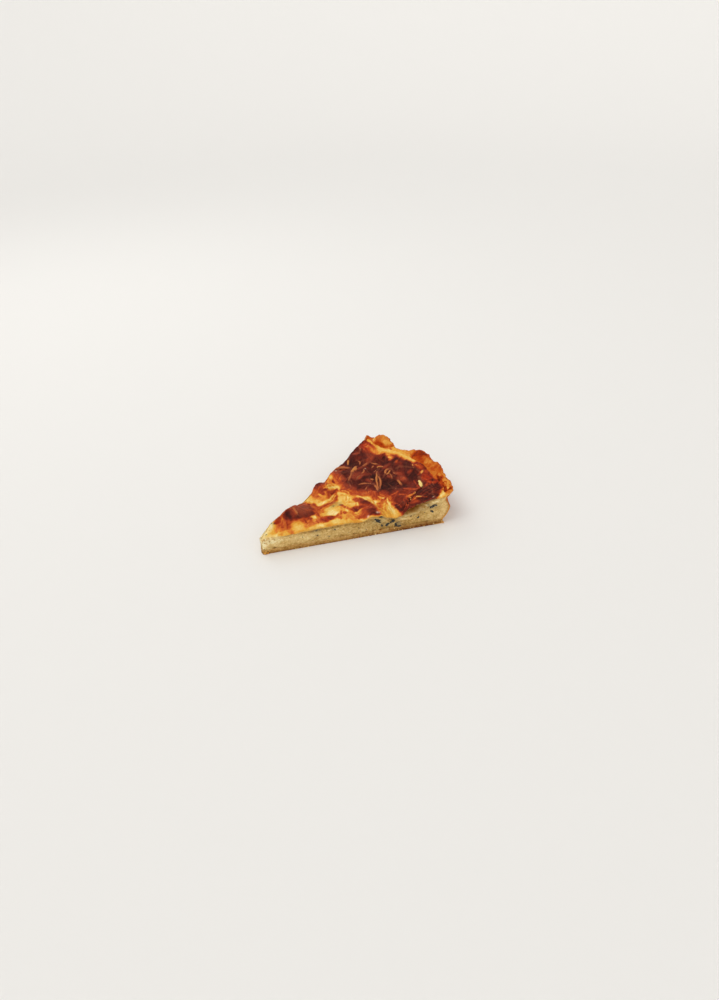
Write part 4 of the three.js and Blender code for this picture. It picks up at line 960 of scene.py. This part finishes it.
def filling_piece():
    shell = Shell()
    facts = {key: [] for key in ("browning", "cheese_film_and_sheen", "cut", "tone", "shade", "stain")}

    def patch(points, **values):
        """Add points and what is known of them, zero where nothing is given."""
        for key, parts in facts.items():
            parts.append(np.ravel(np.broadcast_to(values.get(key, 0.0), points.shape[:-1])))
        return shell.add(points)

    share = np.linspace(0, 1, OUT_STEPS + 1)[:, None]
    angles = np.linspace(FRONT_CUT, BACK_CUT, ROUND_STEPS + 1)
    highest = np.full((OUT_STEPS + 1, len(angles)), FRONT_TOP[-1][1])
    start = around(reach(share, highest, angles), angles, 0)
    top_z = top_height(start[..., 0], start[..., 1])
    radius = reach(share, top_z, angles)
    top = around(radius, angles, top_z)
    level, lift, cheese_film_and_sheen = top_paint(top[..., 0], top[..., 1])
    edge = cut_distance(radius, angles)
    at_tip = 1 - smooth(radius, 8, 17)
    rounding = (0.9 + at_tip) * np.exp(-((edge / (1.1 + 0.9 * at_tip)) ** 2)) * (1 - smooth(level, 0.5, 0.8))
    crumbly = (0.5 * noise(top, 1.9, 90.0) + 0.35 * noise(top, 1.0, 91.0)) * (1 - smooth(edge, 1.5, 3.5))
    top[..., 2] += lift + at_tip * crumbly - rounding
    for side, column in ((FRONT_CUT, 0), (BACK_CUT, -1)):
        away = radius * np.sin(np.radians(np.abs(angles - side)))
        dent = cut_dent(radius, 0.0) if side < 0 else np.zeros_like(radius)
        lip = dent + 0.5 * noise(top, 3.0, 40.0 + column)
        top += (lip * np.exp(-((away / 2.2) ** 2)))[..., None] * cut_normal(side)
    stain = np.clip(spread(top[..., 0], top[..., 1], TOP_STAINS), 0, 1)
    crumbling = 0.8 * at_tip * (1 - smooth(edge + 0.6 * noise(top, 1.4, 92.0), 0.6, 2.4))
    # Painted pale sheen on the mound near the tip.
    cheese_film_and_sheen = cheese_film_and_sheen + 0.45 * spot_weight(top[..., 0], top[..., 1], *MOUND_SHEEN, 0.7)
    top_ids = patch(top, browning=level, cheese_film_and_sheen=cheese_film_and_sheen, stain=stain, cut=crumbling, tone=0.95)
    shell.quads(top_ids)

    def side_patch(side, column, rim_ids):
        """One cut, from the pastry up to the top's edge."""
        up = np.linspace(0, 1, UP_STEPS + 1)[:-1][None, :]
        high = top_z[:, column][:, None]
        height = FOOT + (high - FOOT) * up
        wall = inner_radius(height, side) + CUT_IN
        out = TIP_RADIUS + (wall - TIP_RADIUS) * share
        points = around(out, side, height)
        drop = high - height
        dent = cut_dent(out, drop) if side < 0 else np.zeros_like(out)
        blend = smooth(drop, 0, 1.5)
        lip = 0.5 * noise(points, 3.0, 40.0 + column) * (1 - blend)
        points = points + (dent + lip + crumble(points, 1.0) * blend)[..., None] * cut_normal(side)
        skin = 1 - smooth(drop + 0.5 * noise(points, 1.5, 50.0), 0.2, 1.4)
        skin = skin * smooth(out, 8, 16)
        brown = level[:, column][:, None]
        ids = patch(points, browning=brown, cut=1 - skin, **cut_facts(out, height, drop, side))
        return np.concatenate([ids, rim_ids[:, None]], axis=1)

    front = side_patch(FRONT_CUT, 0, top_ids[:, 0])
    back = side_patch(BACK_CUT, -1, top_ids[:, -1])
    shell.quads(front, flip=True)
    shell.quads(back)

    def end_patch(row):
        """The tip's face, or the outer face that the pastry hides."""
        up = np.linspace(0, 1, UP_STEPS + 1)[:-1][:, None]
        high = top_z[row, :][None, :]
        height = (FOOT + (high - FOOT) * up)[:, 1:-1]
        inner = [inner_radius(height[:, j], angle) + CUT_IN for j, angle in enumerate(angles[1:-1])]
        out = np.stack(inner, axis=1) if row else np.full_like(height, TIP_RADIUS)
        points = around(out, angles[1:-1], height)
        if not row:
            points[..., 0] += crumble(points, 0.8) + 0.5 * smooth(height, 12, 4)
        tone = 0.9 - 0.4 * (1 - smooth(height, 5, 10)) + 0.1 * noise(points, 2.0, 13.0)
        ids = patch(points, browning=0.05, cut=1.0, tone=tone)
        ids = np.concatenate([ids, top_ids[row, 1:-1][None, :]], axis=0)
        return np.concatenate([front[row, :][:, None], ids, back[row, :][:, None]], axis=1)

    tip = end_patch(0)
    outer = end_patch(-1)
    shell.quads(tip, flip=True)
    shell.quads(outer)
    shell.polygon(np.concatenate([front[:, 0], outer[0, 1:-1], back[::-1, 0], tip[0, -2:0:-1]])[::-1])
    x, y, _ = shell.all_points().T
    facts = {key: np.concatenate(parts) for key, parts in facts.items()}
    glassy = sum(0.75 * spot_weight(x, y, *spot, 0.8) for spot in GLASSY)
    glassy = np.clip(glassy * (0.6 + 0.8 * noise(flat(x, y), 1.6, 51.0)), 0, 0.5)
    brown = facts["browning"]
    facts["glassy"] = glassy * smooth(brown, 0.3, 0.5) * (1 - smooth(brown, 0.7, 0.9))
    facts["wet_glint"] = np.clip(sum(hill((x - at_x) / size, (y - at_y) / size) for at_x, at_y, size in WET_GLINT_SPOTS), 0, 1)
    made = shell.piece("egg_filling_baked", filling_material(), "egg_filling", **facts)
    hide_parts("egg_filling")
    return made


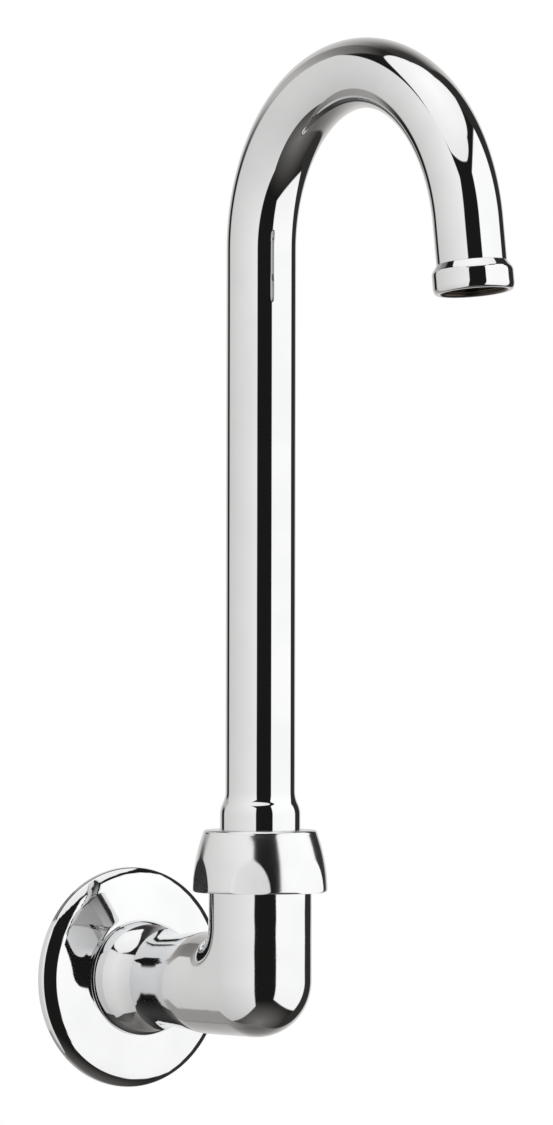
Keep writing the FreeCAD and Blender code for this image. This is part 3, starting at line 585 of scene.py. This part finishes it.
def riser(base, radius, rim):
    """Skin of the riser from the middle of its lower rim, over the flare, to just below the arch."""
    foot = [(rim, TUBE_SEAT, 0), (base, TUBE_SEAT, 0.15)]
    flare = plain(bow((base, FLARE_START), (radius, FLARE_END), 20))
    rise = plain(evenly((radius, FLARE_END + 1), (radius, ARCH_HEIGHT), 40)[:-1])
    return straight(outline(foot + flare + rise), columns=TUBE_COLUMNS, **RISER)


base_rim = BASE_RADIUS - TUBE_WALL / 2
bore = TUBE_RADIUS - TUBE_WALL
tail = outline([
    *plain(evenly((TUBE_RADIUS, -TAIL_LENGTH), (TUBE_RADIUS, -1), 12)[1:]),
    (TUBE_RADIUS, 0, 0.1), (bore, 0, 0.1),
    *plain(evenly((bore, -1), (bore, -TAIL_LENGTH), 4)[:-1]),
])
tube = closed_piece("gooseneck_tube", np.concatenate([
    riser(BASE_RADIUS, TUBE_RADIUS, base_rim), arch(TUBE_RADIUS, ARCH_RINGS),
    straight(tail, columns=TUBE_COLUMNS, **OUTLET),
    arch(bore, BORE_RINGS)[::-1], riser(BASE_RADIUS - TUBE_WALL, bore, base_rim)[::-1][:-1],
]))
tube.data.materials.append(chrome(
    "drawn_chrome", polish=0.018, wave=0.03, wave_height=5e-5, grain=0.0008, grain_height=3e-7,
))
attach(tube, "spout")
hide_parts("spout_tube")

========

EXERCISE GOAL
Print only the lines that run from the start of the listing to the line bearing "return shell.add(points)"; please keep the first line and that last one, exactly as they appear.

FINAL RESULT
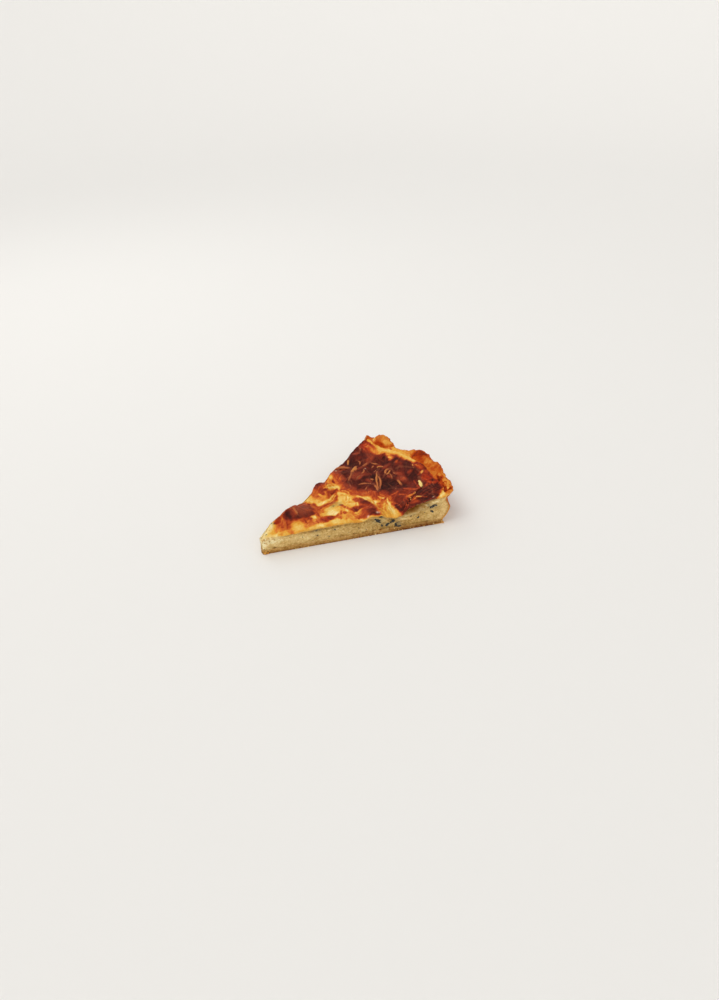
Write part 4 of the three.js and Blender code for this picture. It picks up at line 960 of scene.py. This part finishes it.
def filling_piece():
    shell = Shell()
    facts = {key: [] for key in ("browning", "cheese_film_and_sheen", "cut", "tone", "shade", "stain")}

    def patch(points, **values):
        """Add points and what is known of them, zero where nothing is given."""
        for key, parts in facts.items():
            parts.append(np.ravel(np.broadcast_to(values.get(key, 0.0), points.shape[:-1])))
        return shell.add(points)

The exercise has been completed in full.